* Short problem
Reproduce all of the listing below without alteration.

───

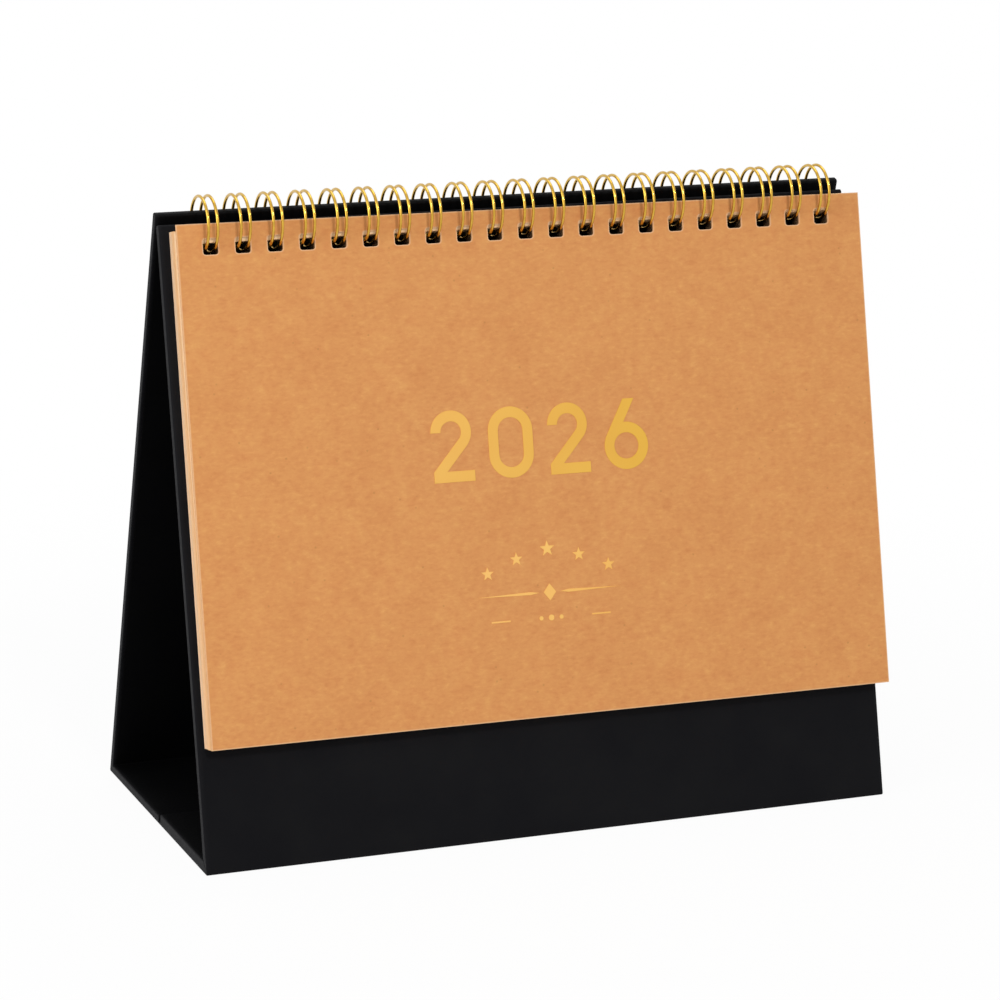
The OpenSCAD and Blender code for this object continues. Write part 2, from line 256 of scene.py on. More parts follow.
def swept_tube(path, normal, radius, sides):
    """Tube of round section along a path. Each section is a circle square to the path, whose first
    point lies towards the given normal, and the two ends close on a point."""
    ahead = np.gradient(path, axis=0)
    ahead /= np.linalg.norm(ahead, axis=1, keepdims=True)
    across = np.cross(ahead, normal)
    across /= np.linalg.norm(across, axis=1, keepdims=True)
    out = np.cross(across, ahead)
    turn = np.arange(sides) * 2 * np.pi / sides
    cos, sin = np.cos(turn)[None, :, None], np.sin(turn)[None, :, None]
    ring = cos * out[:, None] + sin * across[:, None]
    points = (path[:, None] + radius * ring).reshape(-1, 3)
    r, c = np.meshgrid(np.arange(len(path) - 1), np.arange(sides), indexing="ij")
    nxt = (c + 1) % sides
    near, far = r * sides, (r + 1) * sides
    quads = np.stack([near + c, far + c, far + nxt, near + nxt], -1)
    faces = [list(q) for q in quads.reshape(-1, 4)]
    first, last = len(points), len(points) + 1
    tips = np.stack([path[0] - ahead[0] * radius / 3, path[-1] + ahead[-1] * radius / 3])
    end = (len(path) - 1) * sides
    faces += [[first, i, (i + 1) % sides] for i in range(sides)]
    faces += [[last, end + (i + 1) % sides, end + i] for i in range(sides)]
    return np.concatenate([points, tips]), faces


# Colours and materials

def linear(hex_colour):
    """An sRGB hex colour as linear red, green, blue and alpha."""
    value = np.array([int(hex_colour[i:i + 2], 16) for i in (1, 3, 5)]) / 255
    rgb = np.where(value <= 0.04045, value / 12.92, ((value + 0.055) / 1.055) ** 2.4)
    return (*rgb.tolist(), 1.0)


def grey(value):
    """A plain number as a colour, for a ramp that carries a roughness."""
    return (value, value, value, 1.0)


def add_node(tree, kind, settings=None, **links):
    """A node of the given kind. Settings are attributes, or input values where they name a socket.
    Links are sockets to join, named with underscores for spaces, or i0, i1, i2 by their number."""
    node = tree.nodes.new(kind)
    for key, value in (settings or {}).items():
        if key in node.inputs.keys() or isinstance(key, int):
            node.inputs[key].default_value = value
        else:
            setattr(node, key, value)
    for key, source in links.items():
        by_number = key[0] == "i" and key[1:].isdigit()
        tree.links.new(source, node.inputs[int(key[1:]) if by_number else key.replace("_", " ")])
    return node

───

* Complete output
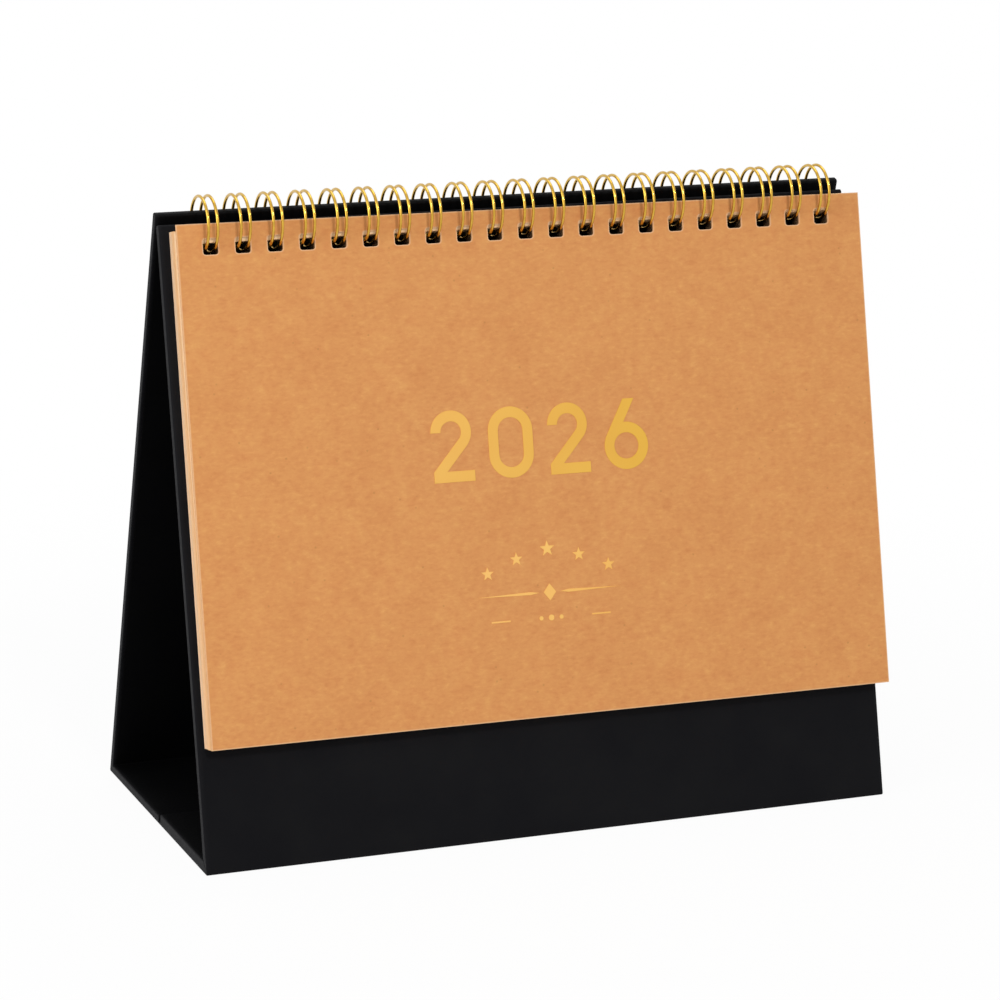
The OpenSCAD and Blender code for this object continues. Write part 2, from line 256 of scene.py on. More parts follow.
def swept_tube(path, normal, radius, sides):
    """Tube of round section along a path. Each section is a circle square to the path, whose first
    point lies towards the given normal, and the two ends close on a point."""
    ahead = np.gradient(path, axis=0)
    ahead /= np.linalg.norm(ahead, axis=1, keepdims=True)
    across = np.cross(ahead, normal)
    across /= np.linalg.norm(across, axis=1, keepdims=True)
    out = np.cross(across, ahead)
    turn = np.arange(sides) * 2 * np.pi / sides
    cos, sin = np.cos(turn)[None, :, None], np.sin(turn)[None, :, None]
    ring = cos * out[:, None] + sin * across[:, None]
    points = (path[:, None] + radius * ring).reshape(-1, 3)
    r, c = np.meshgrid(np.arange(len(path) - 1), np.arange(sides), indexing="ij")
    nxt = (c + 1) % sides
    near, far = r * sides, (r + 1) * sides
    quads = np.stack([near + c, far + c, far + nxt, near + nxt], -1)
    faces = [list(q) for q in quads.reshape(-1, 4)]
    first, last = len(points), len(points) + 1
    tips = np.stack([path[0] - ahead[0] * radius / 3, path[-1] + ahead[-1] * radius / 3])
    end = (len(path) - 1) * sides
    faces += [[first, i, (i + 1) % sides] for i in range(sides)]
    faces += [[last, end + (i + 1) % sides, end + i] for i in range(sides)]
    return np.concatenate([points, tips]), faces


# Colours and materials

def linear(hex_colour):
    """An sRGB hex colour as linear red, green, blue and alpha."""
    value = np.array([int(hex_colour[i:i + 2], 16) for i in (1, 3, 5)]) / 255
    rgb = np.where(value <= 0.04045, value / 12.92, ((value + 0.055) / 1.055) ** 2.4)
    return (*rgb.tolist(), 1.0)


def grey(value):
    """A plain number as a colour, for a ramp that carries a roughness."""
    return (value, value, value, 1.0)


def add_node(tree, kind, settings=None, **links):
    """A node of the given kind. Settings are attributes, or input values where they name a socket.
    Links are sockets to join, named with underscores for spaces, or i0, i1, i2 by their number."""
    node = tree.nodes.new(kind)
    for key, value in (settings or {}).items():
        if key in node.inputs.keys() or isinstance(key, int):
            node.inputs[key].default_value = value
        else:
            setattr(node, key, value)
    for key, source in links.items():
        by_number = key[0] == "i" and key[1:].isdigit()
        tree.links.new(source, node.inputs[int(key[1:]) if by_number else key.replace("_", " ")])
    return node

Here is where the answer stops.